_WRITTEN EXERCISE:_ Look through the data below and extract, unchanged, the lines from the one that contains "a little crooked" to the one that contains "if empty is", both included.

_SOURCE EXCERPT:_
━━━━━━━━━━

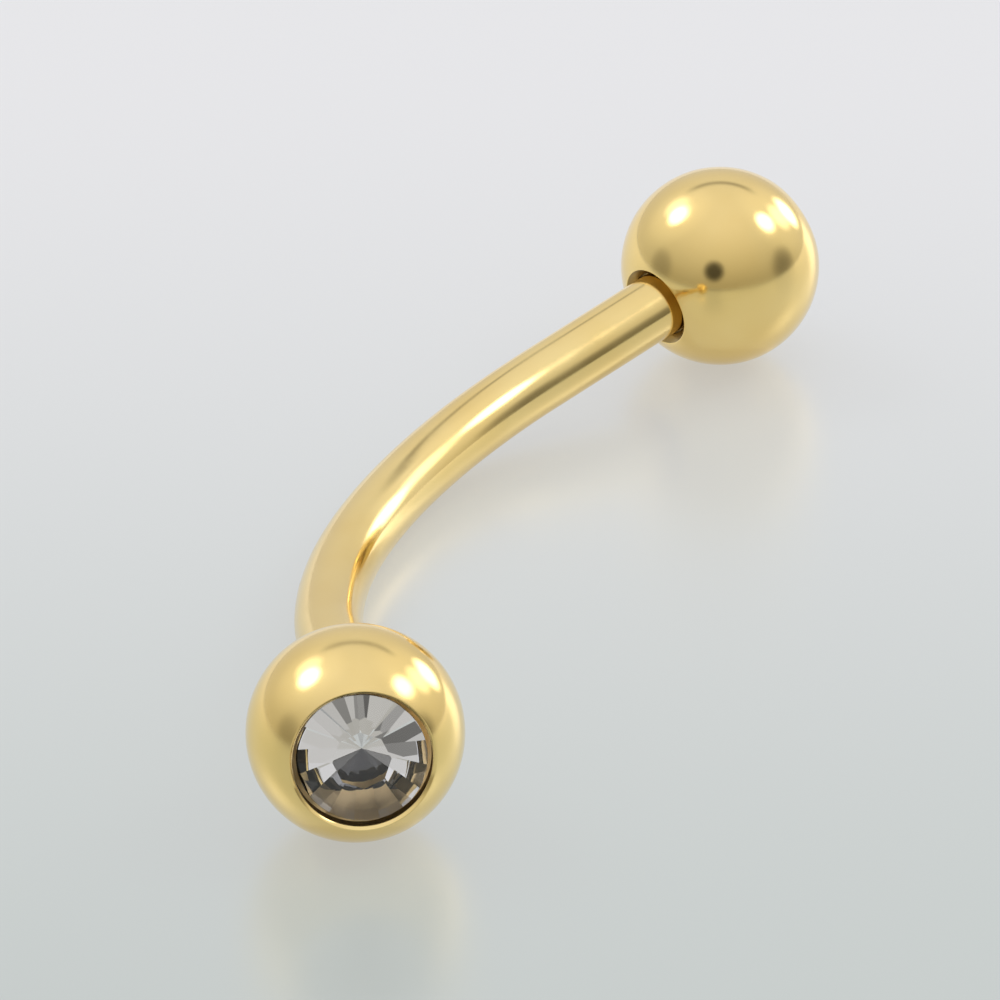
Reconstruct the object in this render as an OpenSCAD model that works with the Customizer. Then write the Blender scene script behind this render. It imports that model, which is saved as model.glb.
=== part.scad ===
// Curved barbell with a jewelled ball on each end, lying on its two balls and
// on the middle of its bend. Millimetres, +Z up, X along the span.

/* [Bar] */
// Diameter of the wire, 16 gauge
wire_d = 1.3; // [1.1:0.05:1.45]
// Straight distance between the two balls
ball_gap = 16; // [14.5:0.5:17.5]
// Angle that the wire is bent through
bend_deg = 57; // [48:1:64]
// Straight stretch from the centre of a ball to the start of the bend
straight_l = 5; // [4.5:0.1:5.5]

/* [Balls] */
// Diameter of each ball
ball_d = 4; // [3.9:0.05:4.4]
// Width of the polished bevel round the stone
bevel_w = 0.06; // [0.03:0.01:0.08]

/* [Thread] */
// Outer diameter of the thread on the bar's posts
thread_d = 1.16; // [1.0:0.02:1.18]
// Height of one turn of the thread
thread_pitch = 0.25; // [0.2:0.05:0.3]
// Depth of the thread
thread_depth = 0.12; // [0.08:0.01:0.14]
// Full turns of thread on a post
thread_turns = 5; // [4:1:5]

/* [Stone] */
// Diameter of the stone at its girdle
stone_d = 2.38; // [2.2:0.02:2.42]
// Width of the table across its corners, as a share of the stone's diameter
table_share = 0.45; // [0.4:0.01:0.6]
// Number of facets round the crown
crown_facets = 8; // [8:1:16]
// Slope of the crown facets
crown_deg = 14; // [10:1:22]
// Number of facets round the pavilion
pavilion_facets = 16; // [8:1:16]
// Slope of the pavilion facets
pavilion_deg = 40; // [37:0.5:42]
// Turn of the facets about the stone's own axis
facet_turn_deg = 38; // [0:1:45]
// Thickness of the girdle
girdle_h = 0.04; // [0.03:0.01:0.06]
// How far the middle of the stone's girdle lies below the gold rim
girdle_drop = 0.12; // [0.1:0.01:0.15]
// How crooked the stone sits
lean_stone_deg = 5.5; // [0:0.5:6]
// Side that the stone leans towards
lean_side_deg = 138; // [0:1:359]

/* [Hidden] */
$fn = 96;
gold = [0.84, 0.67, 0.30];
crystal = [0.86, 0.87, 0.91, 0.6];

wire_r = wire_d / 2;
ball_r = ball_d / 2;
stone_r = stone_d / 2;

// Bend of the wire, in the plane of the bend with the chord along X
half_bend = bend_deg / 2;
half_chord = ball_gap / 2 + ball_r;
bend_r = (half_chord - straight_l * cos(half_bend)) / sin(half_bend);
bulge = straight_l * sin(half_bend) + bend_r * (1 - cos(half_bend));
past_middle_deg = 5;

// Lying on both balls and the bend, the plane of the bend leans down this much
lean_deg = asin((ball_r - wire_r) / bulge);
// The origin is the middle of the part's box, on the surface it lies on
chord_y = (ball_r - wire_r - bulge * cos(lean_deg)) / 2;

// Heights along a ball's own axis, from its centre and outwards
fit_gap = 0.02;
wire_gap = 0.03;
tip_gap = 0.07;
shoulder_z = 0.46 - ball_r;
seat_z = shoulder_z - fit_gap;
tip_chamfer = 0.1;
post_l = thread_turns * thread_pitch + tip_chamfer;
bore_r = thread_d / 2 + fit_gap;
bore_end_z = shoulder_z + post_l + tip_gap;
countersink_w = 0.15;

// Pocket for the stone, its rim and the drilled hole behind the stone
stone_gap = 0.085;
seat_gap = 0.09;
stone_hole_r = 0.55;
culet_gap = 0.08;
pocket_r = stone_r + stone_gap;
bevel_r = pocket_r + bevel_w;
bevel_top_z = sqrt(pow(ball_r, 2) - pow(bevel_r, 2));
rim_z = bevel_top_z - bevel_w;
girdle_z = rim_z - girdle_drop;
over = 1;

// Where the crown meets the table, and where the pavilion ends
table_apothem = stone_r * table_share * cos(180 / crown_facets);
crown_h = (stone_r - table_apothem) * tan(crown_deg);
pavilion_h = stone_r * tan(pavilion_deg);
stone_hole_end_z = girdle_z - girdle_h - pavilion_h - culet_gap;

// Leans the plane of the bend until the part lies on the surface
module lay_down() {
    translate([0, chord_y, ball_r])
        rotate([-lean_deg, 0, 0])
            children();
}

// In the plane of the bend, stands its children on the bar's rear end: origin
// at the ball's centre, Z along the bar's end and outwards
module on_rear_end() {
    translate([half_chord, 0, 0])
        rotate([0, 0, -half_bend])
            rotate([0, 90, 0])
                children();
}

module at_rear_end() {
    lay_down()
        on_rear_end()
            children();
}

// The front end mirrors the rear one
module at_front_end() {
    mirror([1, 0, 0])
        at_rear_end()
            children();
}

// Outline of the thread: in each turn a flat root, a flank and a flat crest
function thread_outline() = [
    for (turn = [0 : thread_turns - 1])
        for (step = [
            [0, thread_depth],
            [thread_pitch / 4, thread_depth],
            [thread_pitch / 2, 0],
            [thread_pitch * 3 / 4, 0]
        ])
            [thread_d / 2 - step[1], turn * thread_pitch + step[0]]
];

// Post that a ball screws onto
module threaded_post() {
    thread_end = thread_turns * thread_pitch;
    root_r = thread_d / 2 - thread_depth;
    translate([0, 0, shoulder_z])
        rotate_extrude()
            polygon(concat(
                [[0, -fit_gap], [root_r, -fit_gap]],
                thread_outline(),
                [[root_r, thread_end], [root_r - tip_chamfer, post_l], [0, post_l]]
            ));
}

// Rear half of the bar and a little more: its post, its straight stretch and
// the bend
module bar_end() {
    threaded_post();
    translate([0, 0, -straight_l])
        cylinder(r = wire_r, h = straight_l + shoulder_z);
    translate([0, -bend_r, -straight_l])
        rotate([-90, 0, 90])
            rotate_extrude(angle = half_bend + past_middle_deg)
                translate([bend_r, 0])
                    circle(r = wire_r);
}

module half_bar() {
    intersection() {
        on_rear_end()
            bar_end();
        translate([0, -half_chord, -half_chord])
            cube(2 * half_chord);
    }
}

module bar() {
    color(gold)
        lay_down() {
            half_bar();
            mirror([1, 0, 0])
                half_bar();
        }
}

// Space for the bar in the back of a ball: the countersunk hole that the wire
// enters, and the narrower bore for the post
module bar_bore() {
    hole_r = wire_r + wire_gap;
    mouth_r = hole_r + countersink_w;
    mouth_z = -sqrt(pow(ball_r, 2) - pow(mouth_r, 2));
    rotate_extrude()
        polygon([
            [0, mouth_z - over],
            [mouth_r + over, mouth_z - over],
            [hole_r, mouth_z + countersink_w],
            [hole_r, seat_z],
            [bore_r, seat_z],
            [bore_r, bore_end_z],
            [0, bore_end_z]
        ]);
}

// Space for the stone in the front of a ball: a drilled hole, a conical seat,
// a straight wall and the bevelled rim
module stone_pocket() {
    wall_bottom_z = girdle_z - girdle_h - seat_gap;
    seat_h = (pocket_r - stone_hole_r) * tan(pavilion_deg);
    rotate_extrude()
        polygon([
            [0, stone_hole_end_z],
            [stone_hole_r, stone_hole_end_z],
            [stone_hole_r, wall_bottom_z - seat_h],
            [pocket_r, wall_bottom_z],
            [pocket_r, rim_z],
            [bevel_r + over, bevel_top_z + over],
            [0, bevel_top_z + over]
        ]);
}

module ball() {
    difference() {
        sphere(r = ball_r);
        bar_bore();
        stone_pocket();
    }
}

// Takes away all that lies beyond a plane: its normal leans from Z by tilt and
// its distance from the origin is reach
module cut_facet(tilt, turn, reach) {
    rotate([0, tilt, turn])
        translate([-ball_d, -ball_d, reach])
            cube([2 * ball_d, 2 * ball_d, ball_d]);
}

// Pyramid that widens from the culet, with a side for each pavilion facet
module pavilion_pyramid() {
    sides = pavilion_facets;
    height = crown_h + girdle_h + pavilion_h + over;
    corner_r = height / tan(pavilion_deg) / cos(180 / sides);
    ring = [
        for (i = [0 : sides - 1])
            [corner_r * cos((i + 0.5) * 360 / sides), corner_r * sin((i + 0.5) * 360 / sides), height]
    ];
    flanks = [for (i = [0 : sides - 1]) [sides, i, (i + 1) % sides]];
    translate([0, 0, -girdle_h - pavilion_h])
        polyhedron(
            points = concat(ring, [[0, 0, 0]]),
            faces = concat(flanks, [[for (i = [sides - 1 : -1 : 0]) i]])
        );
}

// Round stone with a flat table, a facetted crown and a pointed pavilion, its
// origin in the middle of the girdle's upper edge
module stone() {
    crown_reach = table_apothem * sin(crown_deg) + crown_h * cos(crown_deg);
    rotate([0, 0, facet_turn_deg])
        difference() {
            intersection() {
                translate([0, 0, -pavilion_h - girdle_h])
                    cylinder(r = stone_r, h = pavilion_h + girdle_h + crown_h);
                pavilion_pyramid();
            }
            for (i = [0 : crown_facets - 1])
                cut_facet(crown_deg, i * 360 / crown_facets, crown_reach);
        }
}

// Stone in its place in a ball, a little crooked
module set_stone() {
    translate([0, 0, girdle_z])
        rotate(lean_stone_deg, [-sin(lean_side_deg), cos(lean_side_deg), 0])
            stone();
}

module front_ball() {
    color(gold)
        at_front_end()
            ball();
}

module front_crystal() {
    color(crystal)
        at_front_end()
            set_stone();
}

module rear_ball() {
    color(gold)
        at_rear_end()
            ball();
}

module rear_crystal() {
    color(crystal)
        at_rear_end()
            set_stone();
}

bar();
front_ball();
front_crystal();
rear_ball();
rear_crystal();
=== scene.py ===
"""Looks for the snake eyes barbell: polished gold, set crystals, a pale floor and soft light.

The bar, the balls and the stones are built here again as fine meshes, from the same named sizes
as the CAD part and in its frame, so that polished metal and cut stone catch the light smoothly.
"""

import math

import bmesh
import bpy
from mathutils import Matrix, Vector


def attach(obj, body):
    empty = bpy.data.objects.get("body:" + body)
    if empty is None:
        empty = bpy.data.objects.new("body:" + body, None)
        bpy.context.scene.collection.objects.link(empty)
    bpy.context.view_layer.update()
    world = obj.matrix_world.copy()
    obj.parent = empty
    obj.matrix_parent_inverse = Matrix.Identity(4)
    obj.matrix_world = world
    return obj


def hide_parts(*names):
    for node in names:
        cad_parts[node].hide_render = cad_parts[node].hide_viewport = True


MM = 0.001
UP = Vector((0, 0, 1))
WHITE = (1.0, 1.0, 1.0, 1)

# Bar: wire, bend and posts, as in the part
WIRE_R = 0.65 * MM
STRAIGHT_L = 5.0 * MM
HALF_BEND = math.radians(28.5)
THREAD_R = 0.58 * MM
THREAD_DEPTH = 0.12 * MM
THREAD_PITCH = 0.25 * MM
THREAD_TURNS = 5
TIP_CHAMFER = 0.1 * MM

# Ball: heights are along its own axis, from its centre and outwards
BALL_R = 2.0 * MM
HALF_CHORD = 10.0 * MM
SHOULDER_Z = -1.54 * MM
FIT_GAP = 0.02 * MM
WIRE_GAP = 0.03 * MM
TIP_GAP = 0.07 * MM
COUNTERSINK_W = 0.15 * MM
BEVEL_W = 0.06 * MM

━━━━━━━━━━

_RESULT OF THIS TASK:_
// Stone in its place in a ball, a little crooked
module set_stone() {
    translate([0, 0, girdle_z])
        rotate(lean_stone_deg, [-sin(lean_side_deg), cos(lean_side_deg), 0])
            stone();
}

module front_ball() {
    color(gold)
        at_front_end()
            ball();
}

module front_crystal() {
    color(crystal)
        at_front_end()
            set_stone();
}

module rear_ball() {
    color(gold)
        at_rear_end()
            ball();
}

module rear_crystal() {
    color(crystal)
        at_rear_end()
            set_stone();
}

bar();
front_ball();
front_crystal();
rear_ball();
rear_crystal();
=== scene.py ===
"""Looks for the snake eyes barbell: polished gold, set crystals, a pale floor and soft light.

The bar, the balls and the stones are built here again as fine meshes, from the same named sizes
as the CAD part and in its frame, so that polished metal and cut stone catch the light smoothly.
"""

import math

import bmesh
import bpy
from mathutils import Matrix, Vector


def attach(obj, body):
    empty = bpy.data.objects.get("body:" + body)
    if empty is None:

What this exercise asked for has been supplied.